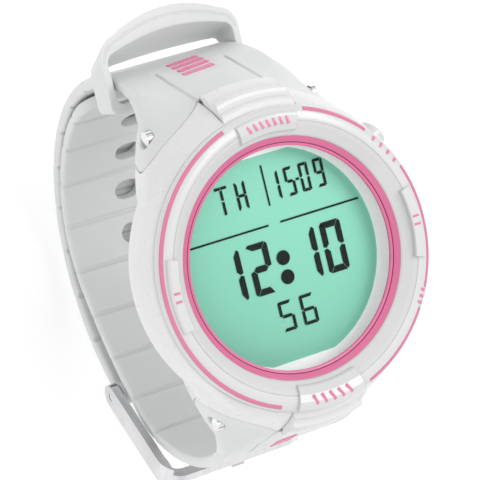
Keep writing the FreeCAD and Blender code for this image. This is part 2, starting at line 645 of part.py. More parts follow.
# ---- strap halves -----------------------------------------------------------------------------------
def head_blank(points):
    """Side outline of a head: round in front of the pin, flat underneath, then the strap's inner face."""
    front_low = (PIN_Y - math.sqrt(KNUCKLE_R ** 2 - (PIN_Z - WING_BOTTOM_Z) ** 2), WING_BOTTOM_Z)
    knuckle_end = step_from(pin_12, KNUCKLE_R, PARTING_ANGLE - 2)
    wall = Part.Arc(on_plane(front_low), on_plane(step_from(pin_12, KNUCKLE_R, 130.0)), on_plane(knuckle_end))
    bottom_turn = (points[0][0] - 2.2, WING_BOTTOM_Z)
    far_y = 36.0
    corners = [knuckle_end, (far_y, knuckle_end[1] + 4.0), (far_y, points[-1][1])]
    corners += list(reversed(points)) + [bottom_turn, front_low]
    rest = Part.makePolygon([on_plane(corner) for corner in corners])
    blank = Part.Face(Part.Wire([wall.toShape()] + rest.Edges)).extrude(Vector(40.0, 0, 0))
    blank.translate(Vector(-20.0, 0, 0))
    return blank


def panel_grooves():
    """Fine lines between the wings and the central panel, cut to an even depth below the outer face."""
    faces = [(half[2][1] - SEAM_DEPTH, z) for z, half in HEAD_SECTIONS[:6]]
    outline = faces + [(40.0, faces[-1][1]), (40.0, faces[0][1])]
    cuts = []
    for x in (-LUG_HALF, LUG_HALF):
        slit = box(x - SEAM_W / 2, x + SEAM_W / 2, 0.0, 60.0, -10.0, 20.0)
        cuts.append(side_prism(outline, 20.0).common(slit))
    return united(cuts)


def head_cuts():
    """Slot for the lug block, relief under its lip, bores for the pin and seats for its heads."""
    tip_end = step_from(pin_12, 12.0, PANEL_TIP_ANGLE)
    above = side_prism([(14.0, -2.0), (PIN_Y, -2.0), pin_12, tip_end, (40.0, 20.0), (14.0, 20.0)], SLOT_HALF)
    relief = side_prism([pin_12, step_from(pin_12, 12.0, 8.0), tip_end], SLOT_HALF)
    relief = relief.cut(cylinder_x(PANEL_TIP_R, -SLOT_HALF, SLOT_HALF, pin_12))
    bore = cylinder_x(PIN_R + 0.05, -20.0, 20.0, pin_12)
    seat = PIN_HEAD_R + 0.2
    seats = [cylinder_x(seat, 13.9, 20.0, pin_12), cylinder_x(seat, -20.0, -13.9, pin_12)]
    return united([lug_knuckle(WEB_R, SLOT_HALF, LUG_CORNER_R), above, relief, bore] + seats)


def make_strap(chain, thickness, inner_points, extra):
    """One strap half at 12 o'clock; the 6 o'clock half is built mirrored and flipped back."""
    wide = strip(chain, thickness, STRAP_HALF, 0.55)
    head = head_form.common(head_blank(inner_points))
    panel_side = [pin_12, step_from(pin_12, 9.0, PANEL_TIP_ANGLE + 1.0), (34.0, PIN_Z - 1.0)]
    panel = head_form.common(side_prism(panel_side, LUG_HALF))
    strap = united([wide, head, panel] + extra)
    return strap.cut(head_cuts()).cut(panel_grooves())


def with_grooves(strap, chain, thickness, first, pitch, count):
    for index in range(count):
        distance = first + pitch * index
        for side in (1, -1):
            strap = strap.cut(across_cutter(chain, distance, side, thickness))
    return strap


def make_buckle_half():
    knuckle = cylinder_x(BAR_KNUCKLE_R, -STRAP_HALF, STRAP_HALF, BAR_PIN)
    inner_points = [chain_point(buckle_chain, d, -BUCKLE_HALF_T / 2)[0] for d in (0.0, 2.0, 4.0, 6.0)]
    strap = make_strap(buckle_chain, BUCKLE_HALF_T, inner_points, [knuckle])
    strap = strap.cut(cylinder_x(0.75, -20.0, 20.0, BAR_PIN))
    slot = cylinder_x(4.6, -1.6, 1.6, BAR_PIN)
    strap = strap.cut(slot)
    strap = with_grooves(strap, buckle_chain, BUCKLE_HALF_T, 22.0, 8.3, 8)
    return strap.cut(buckle_half_marks())


def make_tail_half():
    """Built with its head turned to 12 o'clock so that both halves share the head, then mirrored."""
    flipped = []
    for centre, radius, start, turn in tail_chain:
        flipped.append(((-centre[0], centre[1]), radius, 180.0 - start, -turn))
    length = chain_length(tail_chain)
    inner_points = []
    for distance in (0.0, 2.0, 4.0, 6.0):
        point, angle = chain_point(tail_chain, length - distance, -TAIL_HALF_T / 2)
        inner_points.append((-point[0], point[1]))
    strap = make_strap(flipped, TAIL_HALF_T, inner_points, [])
    strap = mirrored_y(strap).cut(tip_cutter())
    strap = with_grooves(strap, tail_chain, TAIL_HALF_T, 10.0, 8.2, 9)
    for index in range(7):
        point, angle = chain_point(tail_chain, 5.9 + 8.2 * index)
        hole = oblong_cutter()
        hole.rotate(Vector(0, 0, 0), Vector(1, 0, 0), angle)
        hole.translate(on_plane(point))
        strap = strap.cut(hole)
    return strap.cut(tail_half_marks())


def tip_cutter():
    """What is cut from the end of the tail to round both of its corners."""
    square = box(-STRAP_HALF - 1, STRAP_HALF + 1, -1.0, TIP_ROUND, -4.0, 4.0)
    inset = STRAP_HALF - TIP_ROUND
    discs = [cylinder_z(TIP_ROUND, -5.0, 5.0, (x, TIP_ROUND)) for x in (-inset, inset)]
    middle = box(-inset, inset, 0.0, TIP_ROUND + 1, -5.0, 5.0)
    cutter = square.cut(united(discs + [middle]))
    cutter.rotate(Vector(0, 0, 0), Vector(1, 0, 0), TAIL_TIP_ANGLE - 90.0)
    cutter.translate(on_plane(tail_tip))
    return cutter


def oblong_cutter():
    """Oblong hole across the strap: round ends of 3.4 mm, 4.6 mm wide in all."""
    radius = 1.7
    shift = 0.6
    ends = [Part.makeCylinder(radius, 6.0, Vector(x, -3.0, 0), Vector(0, 1, 0)) for x in (-shift, shift)]
    return united(ends + [box(-shift, shift, -3.0, 3.0, -radius, radius)])


save(make_buckle_half(), "strap_buckle_half")
save(make_tail_half(), "strap_tail_half")


# ---- strap keeper --------------------------------------------------------------------------------
KEEPER_Z = (-15.8, -9.6)    # far and near end of the loop, at its middle
KEEPER_SLOPE = 0.2          # the loop hangs lower at 3 o'clock
KEEPER_FOOT_Y = 26.3
KEEPER_T = 1.5


def arched_outline(half, foot, shoulder, crown, corner, z):
    """Closed outline: flat foot, straight legs, rounded corners and an arched top; its plane is sloped."""
    def place(x, y):
        return Vector(x, y, z - KEEPER_SLOPE * x)

    low = min(corner, 1.2)
    bend = 0.29 * corner
    low_bend = 0.29 * low
    arch_x = half - corner
    arch_y = shoulder + 0.12 * corner
    knee_y = shoulder - corner
    side_y = shoulder - bend + 0.05
    edges = [Part.makeLine(place(-half + low, foot), place(half - low, foot)),
             Part.Arc(place(half - low, foot), place(half - low_bend, foot + low_bend),
                      place(half, foot + low)).toShape(),
             Part.makeLine(place(half, foot + low), place(half, knee_y)),
             Part.Arc(place(half, knee_y), place(half - bend, side_y), place(arch_x, arch_y)).toShape(),
             Part.Arc(place(arch_x, arch_y), place(0.0, crown), place(-arch_x, arch_y)).toShape(),
             Part.Arc(place(-arch_x, arch_y), place(bend - half, side_y), place(-half, knee_y)).toShape(),
             Part.makeLine(place(-half, knee_y), place(-half, foot + low)),
             Part.Arc(place(-half, foot + low), place(low_bend - half, foot + low_bend),
                      place(-half + low, foot)).toShape()]
    return Part.Wire(edges)


def flared(far, near, spare=0.0):
    """Loft from the far to the near outline; spare carries both ends a little further."""
    z0, z1 = KEEPER_Z
    slope = spare / (z1 - z0)
    first = [a - slope * (b - a) for a, b in zip(far, near)]
    last = [b + slope * (b - a) for a, b in zip(far, near)]
    return Part.makeLoft([arched_outline(*first, z0 - spare), arched_outline(*last, z1 + spare)], True, True)


def make_keeper():
    """Loose loop round the buckle half; its outer band is arched and flares towards the head."""
    foot = KEEPER_FOOT_Y
    outer = flared((13.5, foot, 34.8, 36.2, 2.4), (13.8, foot, 38.1, 41.0, 3.2))
    inner = flared((12.35, foot + KEEPER_T, 33.2, 33.7, 1.3), (12.45, foot + KEEPER_T, 35.7, 37.5, 1.6), 0.5)
    keeper = outer.cut(inner)
    line_out = flared((13.0, foot, 34.3, 35.6, 2.2), (13.2, foot - 1.0, 37.1, 39.55, 2.6), 0.5)
    line_in = flared((12.75, foot, 34.1, 35.3, 2.2), (12.95, foot - 1.0, 36.85, 39.15, 2.6), 0.5)
    rim = Part.makeBox(40.0, 11.0, 1.0, Vector(-20.0, 34.0, KEEPER_Z[1] - 0.3))
    rim = sheared(rim)
    return keeper.cut(line_out.cut(line_in).common(rim))


def sheared(shape):
    """The same slope as the keeper's outlines, given to a whole shape."""
    slope = FreeCAD.Matrix()
    slope.A31 = -KEEPER_SLOPE
    return shape.transformGeometry(slope)


save(make_keeper(), "strap_keeper")


# ---- buckle ------------------------------------------------------------------------------------------
def buckle_direction():
    dy = CROSSBAR[0] - BAR_PIN[0]
    dz = CROSSBAR[1] - BAR_PIN[1]
    return math.degrees(math.atan2(dz, dy)), math.hypot(dy, dz)


def placed_on_buckle(shape):
    """Move a shape drawn along +Y from the hinge into the line from hinge to crossbar."""
    angle, length = buckle_direction()
    shape.rotate(Vector(0, 0, 0), Vector(1, 0, 0), angle)
    shape.translate(on_plane(BAR_PIN))
    return shape


def make_buckle_frame():
    """U-shaped steel frame: two side plates and a crossbar, rounded at its corners."""
    angle, length = buckle_direction()
    half = STRAP_HALF + FRAME_GAP + FRAME_T
    end_r = 2.2
    plates = united([cylinder_x(end_r, -half, half, (0, 0)), box(-half, half, 0.0, length, -end_r, end_r),
                     cylinder_x(end_r, -half, half, (length, 0))])
    plan = box(-half, half, -4.0, length + CROSSBAR_R, -4.0, 4.0)
    corners = [edge for edge in plan.Edges if abs(edge.tangentAt(0).z) > 0.9 and edge.CenterOfMass.y > 0]
    plan = plan.makeFillet(4.0, corners)
    inner = STRAP_HALF + FRAME_GAP
    window = box(-inner, inner, -4.0, length - CROSSBAR_R, -4.0, 4.0)
    front = [edge for edge in window.Edges if abs(edge.tangentAt(0).z) > 0.9 and edge.CenterOfMass.y > 0]
    window = window.makeFillet(2.4, front)
    over = box(-inner + 0.1, inner - 0.1, length - 4.0, length + 4.0, CROSSBAR_R, 4.0)
    under = box(-inner + 0.1, inner - 0.1, length - 4.0, length + 4.0, -4.0, -CROSSBAR_R)
    frame = plates.common(plan).cut(window).cut(over).cut(under)
    frame = frame.cut(cylinder_x(0.62, -half - 1, half + 1, (0, 0)))
    return placed_on_buckle(frame)


def make_tongue():
    """Tongue with an eye on the spring bar; it lies on the outer side of the crossbar."""
    angle, length = buckle_direction()
    eye = cylinder_x(1.75, -1.2, 1.2, (0, 0))
    side = CROSSBAR_R + 0.15
    outline = [(0.0, 0.35), (6.0, 0.75), (length - 1.5, side), (length + 0.7, side),
               (length + 0.9, side + 0.45), (length - 0.6, side + 1.1), (6.0, 1.95), (0.0, 1.75)]
    points = [on_plane(point, -1.2) for point in outline]
    blade = Part.Face(Part.makePolygon(points + [points[0]])).extrude(Vector(2.4, 0, 0))
    tongue = united([eye, blade]).cut(cylinder_x(0.72, -2.0, 2.0, (0, 0)))
    return placed_on_buckle(tongue)


def make_spring_bar():
    half = STRAP_HALF + FRAME_GAP + FRAME_T - 0.1
    body = cylinder_x(0.66, -STRAP_HALF, STRAP_HALF, BAR_PIN)
    return body.fuse(cylinder_x(0.56, -half, half, BAR_PIN)).removeSplitter()


save(make_buckle_frame(), "buckle_frame")
save(make_tongue(), "buckle_tongue")
save(make_spring_bar(), "buckle_spring_bar")
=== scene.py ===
"""Looks of a wrist dive computer: studio, materials, display segments and moulded strap pieces."""

import math

import bmesh
import bpy
from mathutils import Matrix, Vector


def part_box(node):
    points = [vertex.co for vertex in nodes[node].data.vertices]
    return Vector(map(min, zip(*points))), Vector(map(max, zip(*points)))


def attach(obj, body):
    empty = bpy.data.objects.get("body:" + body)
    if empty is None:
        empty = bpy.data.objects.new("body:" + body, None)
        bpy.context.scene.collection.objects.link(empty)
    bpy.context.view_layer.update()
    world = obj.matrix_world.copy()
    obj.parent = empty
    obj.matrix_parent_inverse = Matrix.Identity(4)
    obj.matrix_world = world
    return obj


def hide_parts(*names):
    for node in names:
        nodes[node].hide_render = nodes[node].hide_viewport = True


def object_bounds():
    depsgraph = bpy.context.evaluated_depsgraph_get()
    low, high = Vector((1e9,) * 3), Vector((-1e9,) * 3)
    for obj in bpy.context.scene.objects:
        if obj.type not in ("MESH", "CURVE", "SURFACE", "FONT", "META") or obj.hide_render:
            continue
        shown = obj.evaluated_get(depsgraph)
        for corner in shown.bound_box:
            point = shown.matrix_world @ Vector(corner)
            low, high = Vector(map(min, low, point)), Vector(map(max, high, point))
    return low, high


MM = 0.001

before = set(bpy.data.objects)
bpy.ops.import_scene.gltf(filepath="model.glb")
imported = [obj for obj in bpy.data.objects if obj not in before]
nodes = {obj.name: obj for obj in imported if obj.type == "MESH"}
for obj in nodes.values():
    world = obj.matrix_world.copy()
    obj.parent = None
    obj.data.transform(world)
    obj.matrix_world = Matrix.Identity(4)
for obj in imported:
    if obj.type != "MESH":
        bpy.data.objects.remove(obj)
cad_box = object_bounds()

# ---- camera: first, so that every later choice is judged through it ---------------------------
CAMERA_PLACE = Vector((-158.8, 54.5, 338.9)) * MM
CAMERA_AIM = Vector((0.4184, -0.1371, -0.8979))
CAMERA_UP = Vector((0.2701, 0.9626, -0.0211))
CAMERA_LENS = 180.0
CAMERA_SENSOR = 36.0


def make_camera():
    data = bpy.data.cameras.new("camera")
    data.lens = CAMERA_LENS
    data.sensor_width = CAMERA_SENSOR
    data.clip_start = 0.01
    camera = bpy.data.objects.new("camera", data)
    back = -CAMERA_AIM.normalized()
    right = CAMERA_UP.cross(back).normalized()
    turn = Matrix((right, back.cross(right), back)).transposed()
    camera.matrix_world = Matrix.Translation(CAMERA_PLACE) @ turn.to_4x4()
    bpy.context.collection.objects.link(camera)
    bpy.context.scene.camera = camera


# ---- studio ------------------------------------------------------------------------------------
def make_area_light(name, place, aim, size, power):
    data = bpy.data.lights.new(name, "AREA")
    data.shape = "SQUARE"
    data.size = size
    data.energy = power
    lamp = bpy.data.objects.new(name, data)
    lamp.location = place
    lamp.rotation_euler = (Vector(aim) - Vector(place)).to_track_quat("-Z", "Y").to_euler()
    bpy.context.collection.objects.link(lamp)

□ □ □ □

* _YOUR OBJECTIVE_
Print the lines from the line containing "return placed_on_buckle(tongue)" to the line containing "points = [vertex.co", both ends included, exactly and with nothing added.

* _RESULT FOR THIS TASK_
    return placed_on_buckle(tongue)


def make_spring_bar():
    half = STRAP_HALF + FRAME_GAP + FRAME_T - 0.1
    body = cylinder_x(0.66, -STRAP_HALF, STRAP_HALF, BAR_PIN)
    return body.fuse(cylinder_x(0.56, -half, half, BAR_PIN)).removeSplitter()


save(make_buckle_frame(), "buckle_frame")
save(make_tongue(), "buckle_tongue")
save(make_spring_bar(), "buckle_spring_bar")
=== scene.py ===
"""Looks of a wrist dive computer: studio, materials, display segments and moulded strap pieces."""

import math

import bmesh
import bpy
from mathutils import Matrix, Vector


def part_box(node):
    points = [vertex.co for vertex in nodes[node].data.vertices]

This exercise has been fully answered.